Figure: Spatial costs of water cycle management for business as usual strategies to 2050
However, the diminishing support for water efficient appliances, rainwater harvesting, WSUD and integrated strategies will dramatically increase these costs. But the climate change and environment costs are far higher for Victoria with Greenhouse Gas Emissions of greater than 5,000 kg/ML – and exclusion of water efficiency, rainwater and stormwater harvesting (and real Water Sensitive Urban Design WSUD options in general) will dramatically increase nutrient loads to waterways and bays. The loss of urban amenity and waterway values will be significant. Importantly, the mooted supply of desalination water via a water grid to regional Victoria (at the exclusion of other solutions) may cost more than $20,000/ML to $50,000/ML to operate at substantial environmental and climate change impacts.

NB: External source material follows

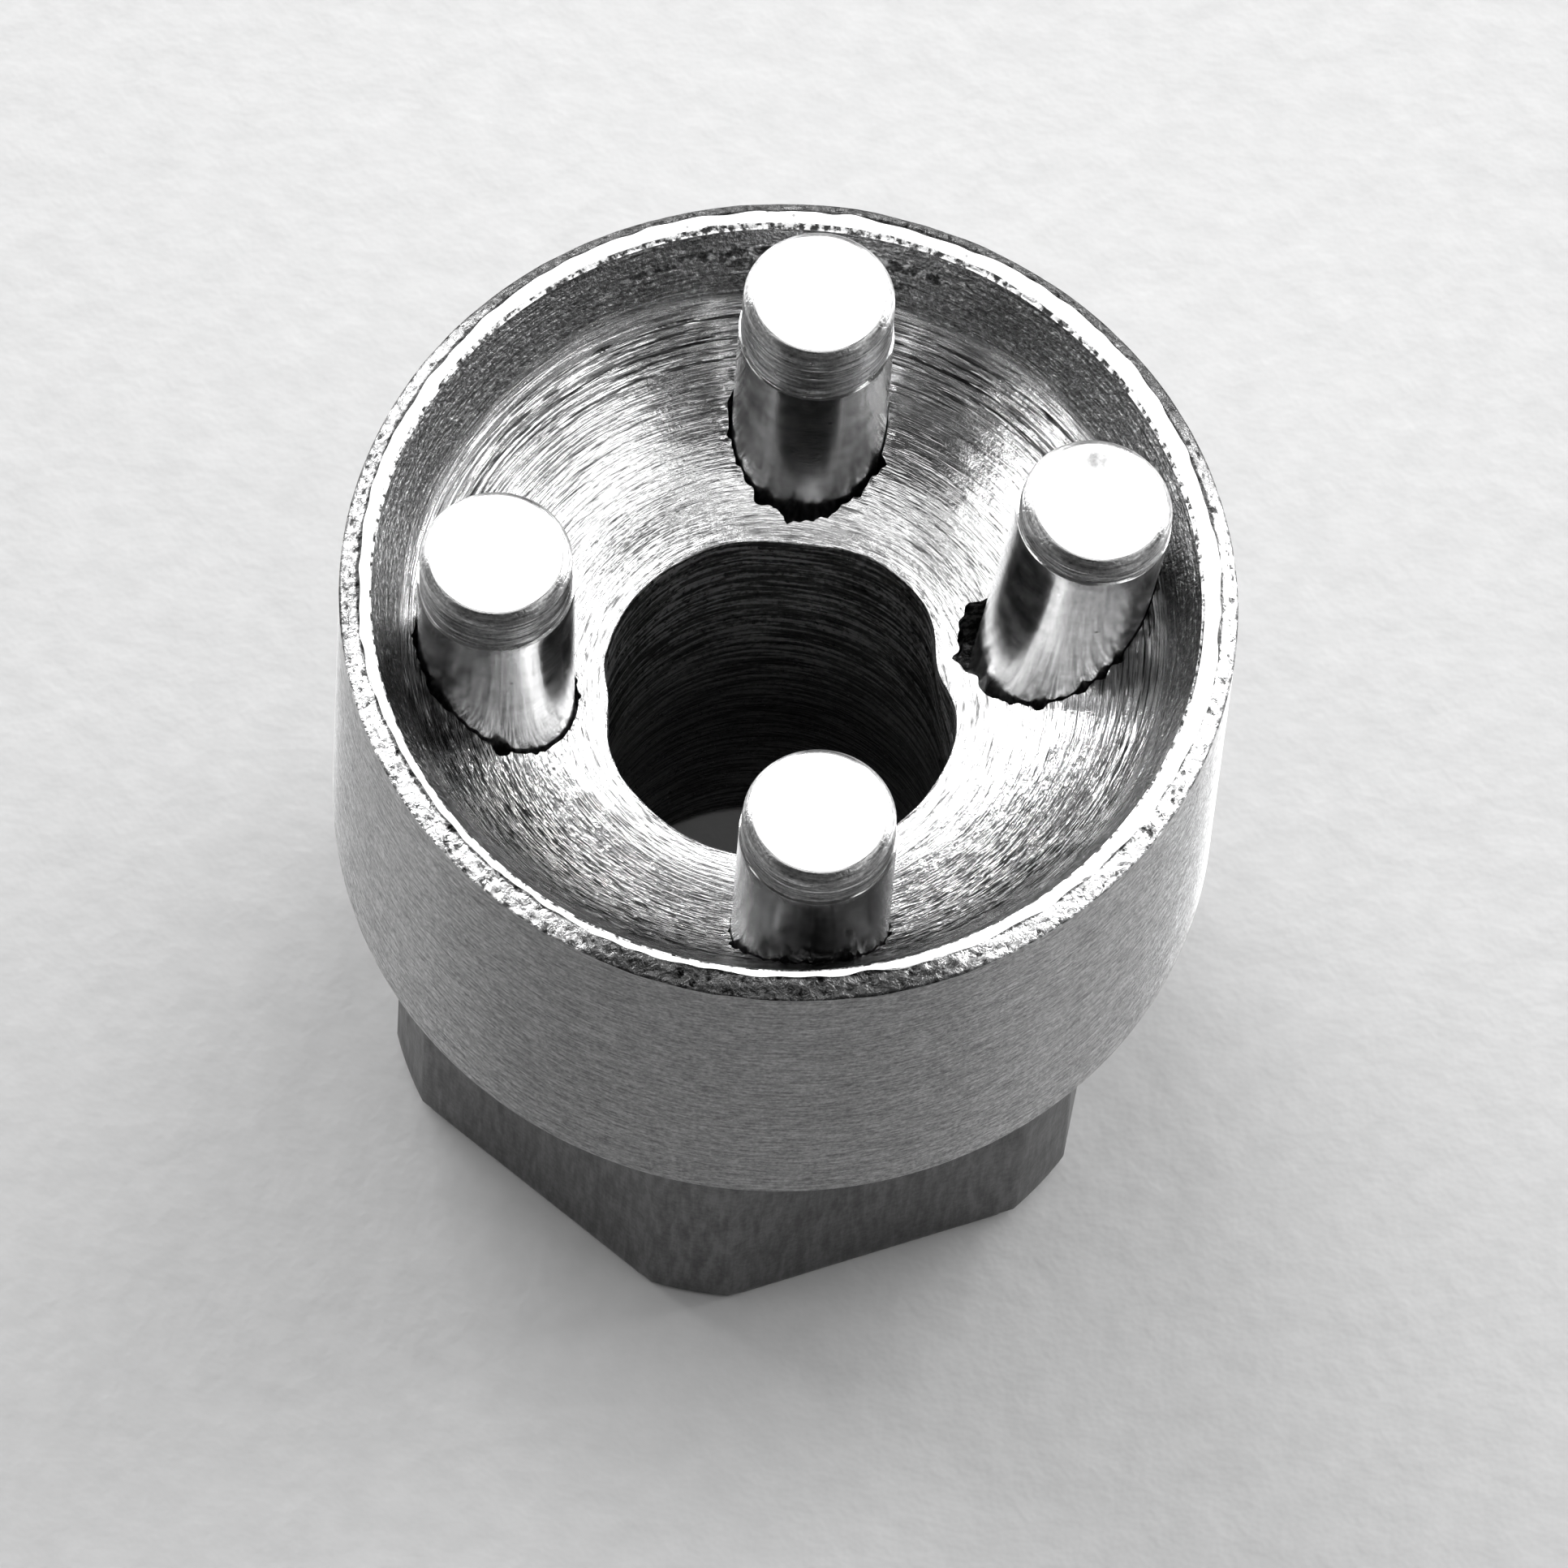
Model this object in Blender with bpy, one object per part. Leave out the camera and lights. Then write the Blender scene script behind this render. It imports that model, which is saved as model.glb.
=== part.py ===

I am not sure that the states of Queensland and Victoria can afford to only include water grid solutions in the forward projections – the economic and environmental trade-offs are potentially massive! As the Greek Philosophers highlight “Qui Bono” – who benefits from this? If the policy decision is based on the argument to only allow free choice for all local solutions, the government should only be charging usage tariffs (no fixed charges) from their large scale monopoly supply to allow the beginnings of genuine choice of supply to consumers. Note that the usage charge in consumer water bills is only a proportion of the full costs of water supply. The fixed charges in water bills are a disincentive to water savings and local supplementary water supplies. The price signal is diminished – this is a missed opportunity.